**Task brief:** Retype the material below. Keep every word exactly as it is.

──────────────────────────────

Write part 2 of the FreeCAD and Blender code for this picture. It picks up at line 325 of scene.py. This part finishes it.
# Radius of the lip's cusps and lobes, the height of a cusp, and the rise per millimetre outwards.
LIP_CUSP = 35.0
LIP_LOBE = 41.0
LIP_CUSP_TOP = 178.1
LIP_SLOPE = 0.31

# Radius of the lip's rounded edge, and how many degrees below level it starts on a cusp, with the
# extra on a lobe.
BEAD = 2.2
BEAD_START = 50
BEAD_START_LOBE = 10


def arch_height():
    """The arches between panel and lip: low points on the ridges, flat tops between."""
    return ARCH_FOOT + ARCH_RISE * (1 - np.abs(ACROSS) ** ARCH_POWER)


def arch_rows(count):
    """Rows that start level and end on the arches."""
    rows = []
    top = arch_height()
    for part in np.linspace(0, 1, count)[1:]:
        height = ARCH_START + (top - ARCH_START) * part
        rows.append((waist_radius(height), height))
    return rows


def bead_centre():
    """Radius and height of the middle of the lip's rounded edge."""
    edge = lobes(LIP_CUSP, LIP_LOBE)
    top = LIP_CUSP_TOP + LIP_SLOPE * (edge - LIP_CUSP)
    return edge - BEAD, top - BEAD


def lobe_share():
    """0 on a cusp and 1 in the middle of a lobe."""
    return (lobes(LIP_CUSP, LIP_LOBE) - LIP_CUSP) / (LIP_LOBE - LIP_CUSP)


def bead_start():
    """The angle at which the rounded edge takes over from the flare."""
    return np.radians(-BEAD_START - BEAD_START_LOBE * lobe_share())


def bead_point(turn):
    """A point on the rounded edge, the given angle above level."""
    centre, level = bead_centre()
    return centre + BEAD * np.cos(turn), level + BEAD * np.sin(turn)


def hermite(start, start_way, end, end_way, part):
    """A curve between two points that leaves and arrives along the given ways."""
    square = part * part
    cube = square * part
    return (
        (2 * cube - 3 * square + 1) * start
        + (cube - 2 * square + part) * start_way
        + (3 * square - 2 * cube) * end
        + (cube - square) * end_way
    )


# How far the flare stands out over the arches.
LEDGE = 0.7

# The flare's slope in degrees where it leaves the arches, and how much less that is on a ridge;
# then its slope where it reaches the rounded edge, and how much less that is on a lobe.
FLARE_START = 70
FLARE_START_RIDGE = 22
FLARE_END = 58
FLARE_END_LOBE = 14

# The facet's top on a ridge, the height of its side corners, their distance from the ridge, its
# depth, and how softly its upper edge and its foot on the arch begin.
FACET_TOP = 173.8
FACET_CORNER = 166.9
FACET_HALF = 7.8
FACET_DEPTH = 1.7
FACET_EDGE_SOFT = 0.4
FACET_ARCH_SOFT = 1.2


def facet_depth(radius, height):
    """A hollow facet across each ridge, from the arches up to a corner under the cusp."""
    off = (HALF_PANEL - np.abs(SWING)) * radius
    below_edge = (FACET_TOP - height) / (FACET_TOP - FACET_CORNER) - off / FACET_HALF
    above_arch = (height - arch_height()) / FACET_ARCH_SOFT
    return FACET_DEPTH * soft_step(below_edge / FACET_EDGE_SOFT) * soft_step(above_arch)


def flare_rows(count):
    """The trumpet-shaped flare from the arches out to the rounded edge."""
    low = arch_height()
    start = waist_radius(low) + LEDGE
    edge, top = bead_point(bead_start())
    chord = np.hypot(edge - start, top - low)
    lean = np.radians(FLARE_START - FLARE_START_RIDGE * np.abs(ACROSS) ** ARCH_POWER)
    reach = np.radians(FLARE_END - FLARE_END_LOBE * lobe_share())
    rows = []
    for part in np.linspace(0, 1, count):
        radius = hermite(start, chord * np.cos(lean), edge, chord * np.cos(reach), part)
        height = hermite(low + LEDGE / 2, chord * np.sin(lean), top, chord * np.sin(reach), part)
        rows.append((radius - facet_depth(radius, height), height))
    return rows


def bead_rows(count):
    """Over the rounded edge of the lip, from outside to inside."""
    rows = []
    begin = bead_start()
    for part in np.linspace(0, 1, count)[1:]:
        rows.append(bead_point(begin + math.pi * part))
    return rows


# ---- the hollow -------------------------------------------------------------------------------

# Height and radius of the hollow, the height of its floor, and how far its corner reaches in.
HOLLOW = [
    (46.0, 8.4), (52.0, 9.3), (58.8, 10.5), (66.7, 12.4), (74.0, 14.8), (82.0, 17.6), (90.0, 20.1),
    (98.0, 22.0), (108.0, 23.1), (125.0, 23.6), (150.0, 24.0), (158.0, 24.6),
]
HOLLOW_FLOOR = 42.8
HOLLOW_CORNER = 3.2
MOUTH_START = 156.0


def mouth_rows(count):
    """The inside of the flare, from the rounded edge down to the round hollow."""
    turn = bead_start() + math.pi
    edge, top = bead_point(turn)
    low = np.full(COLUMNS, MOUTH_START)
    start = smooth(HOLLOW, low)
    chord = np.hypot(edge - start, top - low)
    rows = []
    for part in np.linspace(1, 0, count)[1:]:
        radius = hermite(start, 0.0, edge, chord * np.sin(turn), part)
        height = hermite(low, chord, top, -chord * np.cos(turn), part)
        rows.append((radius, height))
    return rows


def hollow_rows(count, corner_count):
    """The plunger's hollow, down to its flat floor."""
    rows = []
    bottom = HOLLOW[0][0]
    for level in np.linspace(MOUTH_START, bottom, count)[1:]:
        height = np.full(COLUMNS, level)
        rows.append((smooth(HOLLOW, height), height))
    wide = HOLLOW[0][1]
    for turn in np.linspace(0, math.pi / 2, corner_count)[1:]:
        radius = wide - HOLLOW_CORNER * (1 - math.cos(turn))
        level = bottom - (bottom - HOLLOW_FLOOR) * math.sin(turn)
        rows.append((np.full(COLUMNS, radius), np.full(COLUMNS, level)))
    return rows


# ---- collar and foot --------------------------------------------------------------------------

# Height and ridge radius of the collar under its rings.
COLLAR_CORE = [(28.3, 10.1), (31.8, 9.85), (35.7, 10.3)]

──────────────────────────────

**Written answer:**
Write part 2 of the FreeCAD and Blender code for this picture. It picks up at line 325 of scene.py. This part finishes it.
# Radius of the lip's cusps and lobes, the height of a cusp, and the rise per millimetre outwards.
LIP_CUSP = 35.0
LIP_LOBE = 41.0
LIP_CUSP_TOP = 178.1
LIP_SLOPE = 0.31

# Radius of the lip's rounded edge, and how many degrees below level it starts on a cusp, with the
# extra on a lobe.
BEAD = 2.2
BEAD_START = 50
BEAD_START_LOBE = 10


def arch_height():
    """The arches between panel and lip: low points on the ridges, flat tops between."""
    return ARCH_FOOT + ARCH_RISE * (1 - np.abs(ACROSS) ** ARCH_POWER)


def arch_rows(count):
    """Rows that start level and end on the arches."""
    rows = []
    top = arch_height()
    for part in np.linspace(0, 1, count)[1:]:
        height = ARCH_START + (top - ARCH_START) * part
        rows.append((waist_radius(height), height))
    return rows


def bead_centre():
    """Radius and height of the middle of the lip's rounded edge."""
    edge = lobes(LIP_CUSP, LIP_LOBE)
    top = LIP_CUSP_TOP + LIP_SLOPE * (edge - LIP_CUSP)
    return edge - BEAD, top - BEAD


def lobe_share():
    """0 on a cusp and 1 in the middle of a lobe."""
    return (lobes(LIP_CUSP, LIP_LOBE) - LIP_CUSP) / (LIP_LOBE - LIP_CUSP)


def bead_start():
    """The angle at which the rounded edge takes over from the flare."""
    return np.radians(-BEAD_START - BEAD_START_LOBE * lobe_share())


def bead_point(turn):
    """A point on the rounded edge, the given angle above level."""
    centre, level = bead_centre()
    return centre + BEAD * np.cos(turn), level + BEAD * np.sin(turn)


def hermite(start, start_way, end, end_way, part):
    """A curve between two points that leaves and arrives along the given ways."""
    square = part * part
    cube = square * part
    return (
        (2 * cube - 3 * square + 1) * start
        + (cube - 2 * square + part) * start_way
        + (3 * square - 2 * cube) * end
        + (cube - square) * end_way
    )


# How far the flare stands out over the arches.
LEDGE = 0.7

# The flare's slope in degrees where it leaves the arches, and how much less that is on a ridge;
# then its slope where it reaches the rounded edge, and how much less that is on a lobe.
FLARE_START = 70
FLARE_START_RIDGE = 22
FLARE_END = 58
FLARE_END_LOBE = 14

# The facet's top on a ridge, the height of its side corners, their distance from the ridge, its
# depth, and how softly its upper edge and its foot on the arch begin.
FACET_TOP = 173.8
FACET_CORNER = 166.9
FACET_HALF = 7.8
FACET_DEPTH = 1.7
FACET_EDGE_SOFT = 0.4
FACET_ARCH_SOFT = 1.2


def facet_depth(radius, height):
    """A hollow facet across each ridge, from the arches up to a corner under the cusp."""
    off = (HALF_PANEL - np.abs(SWING)) * radius
    below_edge = (FACET_TOP - height) / (FACET_TOP - FACET_CORNER) - off / FACET_HALF
    above_arch = (height - arch_height()) / FACET_ARCH_SOFT
    return FACET_DEPTH * soft_step(below_edge / FACET_EDGE_SOFT) * soft_step(above_arch)


def flare_rows(count):
    """The trumpet-shaped flare from the arches out to the rounded edge."""
    low = arch_height()
    start = waist_radius(low) + LEDGE
    edge, top = bead_point(bead_start())
    chord = np.hypot(edge - start, top - low)
    lean = np.radians(FLARE_START - FLARE_START_RIDGE * np.abs(ACROSS) ** ARCH_POWER)
    reach = np.radians(FLARE_END - FLARE_END_LOBE * lobe_share())
    rows = []
    for part in np.linspace(0, 1, count):
        radius = hermite(start, chord * np.cos(lean), edge, chord * np.cos(reach), part)
        height = hermite(low + LEDGE / 2, chord * np.sin(lean), top, chord * np.sin(reach), part)
        rows.append((radius - facet_depth(radius, height), height))
    return rows


def bead_rows(count):
    """Over the rounded edge of the lip, from outside to inside."""
    rows = []
    begin = bead_start()
    for part in np.linspace(0, 1, count)[1:]:
        rows.append(bead_point(begin + math.pi * part))
    return rows


# ---- the hollow -------------------------------------------------------------------------------

# Height and radius of the hollow, the height of its floor, and how far its corner reaches in.
HOLLOW = [
    (46.0, 8.4), (52.0, 9.3), (58.8, 10.5), (66.7, 12.4), (74.0, 14.8), (82.0, 17.6), (90.0, 20.1),
    (98.0, 22.0), (108.0, 23.1), (125.0, 23.6), (150.0, 24.0), (158.0, 24.6),
]
HOLLOW_FLOOR = 42.8
HOLLOW_CORNER = 3.2
MOUTH_START = 156.0


def mouth_rows(count):
    """The inside of the flare, from the rounded edge down to the round hollow."""
    turn = bead_start() + math.pi
    edge, top = bead_point(turn)
    low = np.full(COLUMNS, MOUTH_START)
    start = smooth(HOLLOW, low)
    chord = np.hypot(edge - start, top - low)
    rows = []
    for part in np.linspace(1, 0, count)[1:]:
        radius = hermite(start, 0.0, edge, chord * np.sin(turn), part)
        height = hermite(low, chord, top, -chord * np.cos(turn), part)
        rows.append((radius, height))
    return rows


def hollow_rows(count, corner_count):
    """The plunger's hollow, down to its flat floor."""
    rows = []
    bottom = HOLLOW[0][0]
    for level in np.linspace(MOUTH_START, bottom, count)[1:]:
        height = np.full(COLUMNS, level)
        rows.append((smooth(HOLLOW, height), height))
    wide = HOLLOW[0][1]
    for turn in np.linspace(0, math.pi / 2, corner_count)[1:]:
        radius = wide - HOLLOW_CORNER * (1 - math.cos(turn))
        level = bottom - (bottom - HOLLOW_FLOOR) * math.sin(turn)
        rows.append((np.full(COLUMNS, radius), np.full(COLUMNS, level)))
    return rows


# ---- collar and foot --------------------------------------------------------------------------

# Height and ridge radius of the collar under its rings.
COLLAR_CORE = [(28.3, 10.1), (31.8, 9.85), (35.7, 10.3)]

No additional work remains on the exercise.